Sex is a physiological need according to Maslow’s hierarchy, apart from food and breathing. Therefore, there’s nothing to be ashamed of wanting to engage in a basic human need. But the problem lies in the fact that not many are serious about this need. Even after repeated awareness, there are many who still opt for unprotected sexual practices, leading to health issues such as Human Immunodeficiency Virus (HIV) that would result in Acquired Immunodeficiency Syndrome (AIDS) if proper interventions aren’t taken at the right time. However, with the advent of the COVID-19 pandemic, venereologists observe a spike in the number of cases among males and youth.
“There’s a spike in the number of HIV cases for 2019,” observed Dr. Iresh Jayaweera, Consultant Venereologist (Acting), National STD Control Programme (Puttalam). “Out of the 439 cases that were reported, 359 were males. Since the youth has a greater tendency towards having unprotected sex, this year’s World AIDS Day theme is titled ‘Youth responsibility to stop HIV’,” said Dr. Jayaweera.
He observes that the youth have a tendency to form new relationships via the cyberspace as a result of the pandemic. “Many males have been infected due to same-sex partnerships. Moreover, since 2016 there has been a spike in the number of cases among teenagers (between ages 15-24). By 2019, 12% of the total infected population falls into this age group. While around 89% of them were males, a majority of them have dropped out of school due to socio-economic issues,” he added.
Speaking about misconceptions, Dr. Jayaweera said that people think those who engage in ‘unusual’ or ‘uncommon’ sexual behaviours have a tendency to get infected with HIV/AIDS. “But irrespective of social status, age or gender, anybody could get infected by this illness. One of the main issues is because two people decide to have unprotected sex. This means not using family planning methods such as condoms. But if two people trust each other and have no symptoms of HIV then the risk is zero. On the other hand, most people don’t like to consult doctors or services in this area mainly due to the stigma. This is a downside as well,” he explained.

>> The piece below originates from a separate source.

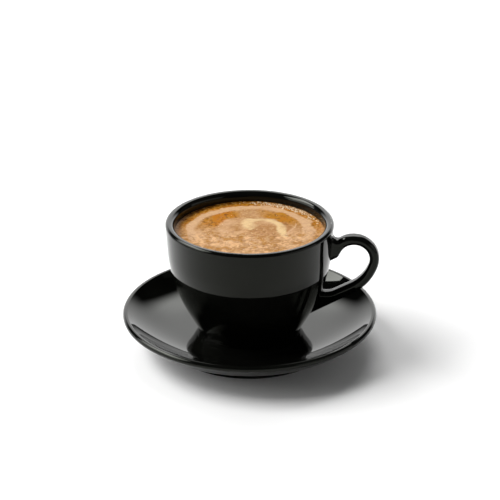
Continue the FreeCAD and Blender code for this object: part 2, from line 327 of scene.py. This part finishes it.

Dr. Jayaweera however admitted that there is a lesser number of People Living with HIV (PLHIV). “We believe around 3600 people have HIV and out of them around 1000 do not even know that they have the illness. People also think those who have HIV also have AIDS. But everybody who has HIV doesn’t develop AIDS. Therefore it is wrong to call PLHIV as people having AIDS. This has put many people in an uncomfortable situation especially due to unethical media practices,” he added.
Those having HIV may however be at risk if they don’t identify their conditions early. “There are instances when PLHIVgot AIDS due to delayed diagnosis and interventions,” Dr. Jayaweera further said. “The risk of them dying is high. Therefore our aim is to identify and diagnose them as early as possible. At our clinics we maintain confidentiality and they don’t have to worry about being stigmatised or discriminated,” the doctor said.
People also need to understand that HIV is a virus. It could pass onto another person through the following ways :
- Having unprotected sex
- From an infected mother to a child
- During blood transfusions (this is why it’s necessary to screen blood)
- During exchange of syringes (esp. among drug addicts)
“If a person is diagnosed with HIV the patient is prescribed the antiretroviral therapy,” he added. “When a patient continues it for some time, the virus gets smaller or rather undetectable. Thereafter even if that person has unprotected sex or say if the condom breaks during intercourse, there’s no risk of transmitting the virus. If they continue with their course of medicine and follow proper medical advice they can lead a normal life thereafter,” he said.
“Around 15,000-18,000 people visit our clinics annually to seek treatments for sexually transmitted diseases (STDs),” Dr. Jayaweera noted. “One of the main conditions they seek treatment for is Herpes. Similarly to HIV, many people are unaware of having this condition, but they look normal in appearance. Around 3000-4000 cases with Herpes infections are reported annually. The number that gets unreported is even higher,” he stressed.
Dr. Jayaweera further said that people may also get non-gonococcal infections. “This is where men will feel a pain in their lower abdomen, pain in their testicles and difficulty in urinating. Women too will have similar symptoms in their vagina apart from genital warts. Sometimes there may be warts forming in the cervix thereby limiting chances of pregnancy leading to infertility,” he added.
“Hence it is advisable to test your blood for HIV at least once in your lifetime to be sure about your HIV status,” advised Dr. Jayaweera. “Our clinics and staff are ready to assist you and help you come out of stigma and discrimination. All details will be confidential and we ensure a comfortable experience for those who seek our support. We are also educating the masses on impotence and other matters related to sex education,” he concluded.